● **Exercise details**
Using the listing below, copy exactly the lines from the one containing "and chamfered above" to the one containing "for node in", both lines included, and no others.

● **Dataset extract**
=====

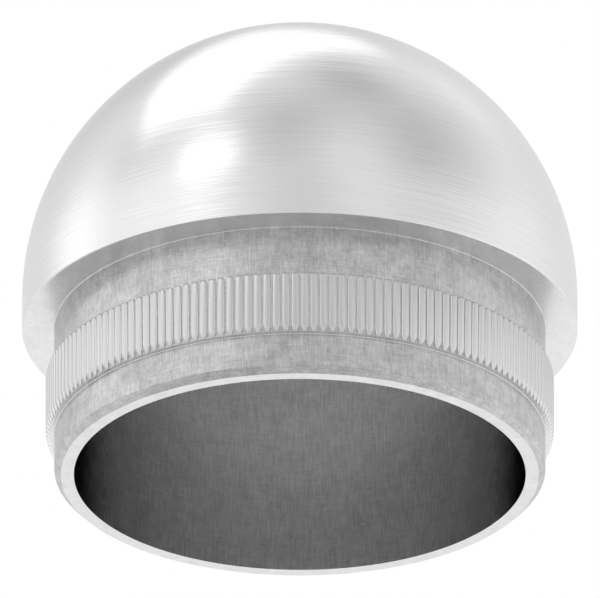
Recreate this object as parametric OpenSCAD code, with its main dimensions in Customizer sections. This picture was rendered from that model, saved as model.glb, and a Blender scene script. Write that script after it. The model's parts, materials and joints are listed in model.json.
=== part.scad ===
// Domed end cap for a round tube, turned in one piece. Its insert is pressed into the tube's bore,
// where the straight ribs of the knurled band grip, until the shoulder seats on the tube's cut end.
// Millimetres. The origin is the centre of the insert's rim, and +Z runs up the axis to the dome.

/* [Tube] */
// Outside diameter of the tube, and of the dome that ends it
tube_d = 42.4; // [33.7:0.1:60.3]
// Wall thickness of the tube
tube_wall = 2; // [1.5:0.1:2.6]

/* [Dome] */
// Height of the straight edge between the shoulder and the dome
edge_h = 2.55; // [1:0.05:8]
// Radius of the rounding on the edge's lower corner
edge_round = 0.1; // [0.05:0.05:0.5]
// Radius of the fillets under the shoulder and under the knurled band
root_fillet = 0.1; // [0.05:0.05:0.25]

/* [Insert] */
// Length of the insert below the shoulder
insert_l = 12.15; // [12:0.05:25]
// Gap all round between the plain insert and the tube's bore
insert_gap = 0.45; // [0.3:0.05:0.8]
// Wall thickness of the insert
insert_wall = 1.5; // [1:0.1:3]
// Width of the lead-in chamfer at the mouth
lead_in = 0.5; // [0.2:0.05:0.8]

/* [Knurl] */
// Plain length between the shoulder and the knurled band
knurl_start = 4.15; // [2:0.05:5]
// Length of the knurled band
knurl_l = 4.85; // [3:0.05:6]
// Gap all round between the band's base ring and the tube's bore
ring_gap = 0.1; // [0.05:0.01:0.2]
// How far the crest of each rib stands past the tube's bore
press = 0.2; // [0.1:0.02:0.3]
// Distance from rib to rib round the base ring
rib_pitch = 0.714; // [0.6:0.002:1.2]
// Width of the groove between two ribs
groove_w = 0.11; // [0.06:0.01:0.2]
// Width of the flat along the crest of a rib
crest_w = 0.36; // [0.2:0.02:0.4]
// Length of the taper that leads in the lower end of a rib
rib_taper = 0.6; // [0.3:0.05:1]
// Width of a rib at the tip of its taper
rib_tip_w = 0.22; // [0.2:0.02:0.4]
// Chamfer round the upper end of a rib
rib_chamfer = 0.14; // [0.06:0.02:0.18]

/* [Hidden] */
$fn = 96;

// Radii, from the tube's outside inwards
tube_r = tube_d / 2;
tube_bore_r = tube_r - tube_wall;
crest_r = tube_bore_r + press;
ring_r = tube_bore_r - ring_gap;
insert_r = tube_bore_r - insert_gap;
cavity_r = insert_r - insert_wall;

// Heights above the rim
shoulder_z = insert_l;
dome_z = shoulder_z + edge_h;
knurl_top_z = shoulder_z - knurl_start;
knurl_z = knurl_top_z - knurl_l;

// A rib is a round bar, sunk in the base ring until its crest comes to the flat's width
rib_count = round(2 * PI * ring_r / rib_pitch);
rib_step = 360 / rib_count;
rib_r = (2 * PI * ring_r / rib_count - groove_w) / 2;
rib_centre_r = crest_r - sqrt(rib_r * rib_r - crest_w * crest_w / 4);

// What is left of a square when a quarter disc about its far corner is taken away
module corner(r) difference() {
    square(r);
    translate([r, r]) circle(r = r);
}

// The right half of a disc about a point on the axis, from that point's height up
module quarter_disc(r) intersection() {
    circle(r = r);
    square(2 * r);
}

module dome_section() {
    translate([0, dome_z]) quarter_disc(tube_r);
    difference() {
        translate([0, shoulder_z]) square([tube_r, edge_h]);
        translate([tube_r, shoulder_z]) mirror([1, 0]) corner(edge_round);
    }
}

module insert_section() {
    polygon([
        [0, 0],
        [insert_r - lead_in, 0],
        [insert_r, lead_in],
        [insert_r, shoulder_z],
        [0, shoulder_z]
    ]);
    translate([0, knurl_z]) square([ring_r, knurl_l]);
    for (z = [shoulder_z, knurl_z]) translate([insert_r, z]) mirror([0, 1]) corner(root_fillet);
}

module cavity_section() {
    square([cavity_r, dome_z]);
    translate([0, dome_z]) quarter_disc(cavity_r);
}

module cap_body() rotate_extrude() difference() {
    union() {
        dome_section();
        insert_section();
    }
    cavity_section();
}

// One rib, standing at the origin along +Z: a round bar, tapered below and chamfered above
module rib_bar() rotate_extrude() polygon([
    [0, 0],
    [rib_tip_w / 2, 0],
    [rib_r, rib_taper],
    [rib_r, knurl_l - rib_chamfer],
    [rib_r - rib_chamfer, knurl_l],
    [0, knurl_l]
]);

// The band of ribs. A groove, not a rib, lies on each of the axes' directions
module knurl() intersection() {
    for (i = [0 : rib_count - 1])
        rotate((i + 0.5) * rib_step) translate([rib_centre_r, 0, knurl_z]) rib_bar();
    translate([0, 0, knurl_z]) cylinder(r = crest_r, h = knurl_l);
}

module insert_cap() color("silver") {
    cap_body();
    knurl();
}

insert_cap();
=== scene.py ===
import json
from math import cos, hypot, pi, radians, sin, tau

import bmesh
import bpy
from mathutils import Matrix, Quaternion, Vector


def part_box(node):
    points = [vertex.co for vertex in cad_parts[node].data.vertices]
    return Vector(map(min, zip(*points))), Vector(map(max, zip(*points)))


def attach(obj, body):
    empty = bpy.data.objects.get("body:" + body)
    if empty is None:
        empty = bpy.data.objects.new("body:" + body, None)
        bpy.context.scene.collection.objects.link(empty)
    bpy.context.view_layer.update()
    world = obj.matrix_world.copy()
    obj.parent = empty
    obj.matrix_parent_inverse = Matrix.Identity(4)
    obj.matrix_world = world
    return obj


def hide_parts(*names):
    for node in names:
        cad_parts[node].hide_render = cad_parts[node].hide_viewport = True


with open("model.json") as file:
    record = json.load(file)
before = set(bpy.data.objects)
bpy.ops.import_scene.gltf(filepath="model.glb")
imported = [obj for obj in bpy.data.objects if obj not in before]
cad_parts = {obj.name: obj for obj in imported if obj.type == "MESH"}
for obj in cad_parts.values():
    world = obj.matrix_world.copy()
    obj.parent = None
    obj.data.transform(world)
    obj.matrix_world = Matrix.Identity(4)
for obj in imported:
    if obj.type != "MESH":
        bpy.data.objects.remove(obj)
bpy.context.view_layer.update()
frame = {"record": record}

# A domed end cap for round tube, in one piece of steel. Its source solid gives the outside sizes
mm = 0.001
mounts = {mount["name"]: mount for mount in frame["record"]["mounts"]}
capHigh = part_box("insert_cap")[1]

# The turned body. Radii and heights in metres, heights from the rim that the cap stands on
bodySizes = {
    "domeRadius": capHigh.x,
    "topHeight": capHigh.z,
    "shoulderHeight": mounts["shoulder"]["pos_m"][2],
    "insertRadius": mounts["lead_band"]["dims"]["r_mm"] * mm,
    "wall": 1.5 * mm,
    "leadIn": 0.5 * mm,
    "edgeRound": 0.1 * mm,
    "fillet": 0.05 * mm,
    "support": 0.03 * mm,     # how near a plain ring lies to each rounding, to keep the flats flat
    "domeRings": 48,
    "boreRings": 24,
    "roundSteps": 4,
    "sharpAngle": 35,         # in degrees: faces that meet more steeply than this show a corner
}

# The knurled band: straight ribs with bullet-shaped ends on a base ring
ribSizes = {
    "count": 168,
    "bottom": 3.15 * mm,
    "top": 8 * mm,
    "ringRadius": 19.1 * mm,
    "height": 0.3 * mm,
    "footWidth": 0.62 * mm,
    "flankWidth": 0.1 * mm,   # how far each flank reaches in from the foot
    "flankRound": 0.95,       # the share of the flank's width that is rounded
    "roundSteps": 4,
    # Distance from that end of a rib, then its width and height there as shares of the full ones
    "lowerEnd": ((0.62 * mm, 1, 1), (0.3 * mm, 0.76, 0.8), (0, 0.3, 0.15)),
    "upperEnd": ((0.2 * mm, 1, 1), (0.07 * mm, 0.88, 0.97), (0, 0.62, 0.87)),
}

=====

● **Result**
// One rib, standing at the origin along +Z: a round bar, tapered below and chamfered above
module rib_bar() rotate_extrude() polygon([
    [0, 0],
    [rib_tip_w / 2, 0],
    [rib_r, rib_taper],
    [rib_r, knurl_l - rib_chamfer],
    [rib_r - rib_chamfer, knurl_l],
    [0, knurl_l]
]);

// The band of ribs. A groove, not a rib, lies on each of the axes' directions
module knurl() intersection() {
    for (i = [0 : rib_count - 1])
        rotate((i + 0.5) * rib_step) translate([rib_centre_r, 0, knurl_z]) rib_bar();
    translate([0, 0, knurl_z]) cylinder(r = crest_r, h = knurl_l);
}

module insert_cap() color("silver") {
    cap_body();
    knurl();
}

insert_cap();
=== scene.py ===
import json
from math import cos, hypot, pi, radians, sin, tau

import bmesh
import bpy
from mathutils import Matrix, Quaternion, Vector


def part_box(node):
    points = [vertex.co for vertex in cad_parts[node].data.vertices]
    return Vector(map(min, zip(*points))), Vector(map(max, zip(*points)))


def attach(obj, body):
    empty = bpy.data.objects.get("body:" + body)
    if empty is None:
        empty = bpy.data.objects.new("body:" + body, None)
        bpy.context.scene.collection.objects.link(empty)
    bpy.context.view_layer.update()
    world = obj.matrix_world.copy()
    obj.parent = empty
    obj.matrix_parent_inverse = Matrix.Identity(4)
    obj.matrix_world = world
    return obj


def hide_parts(*names):
    for node in names:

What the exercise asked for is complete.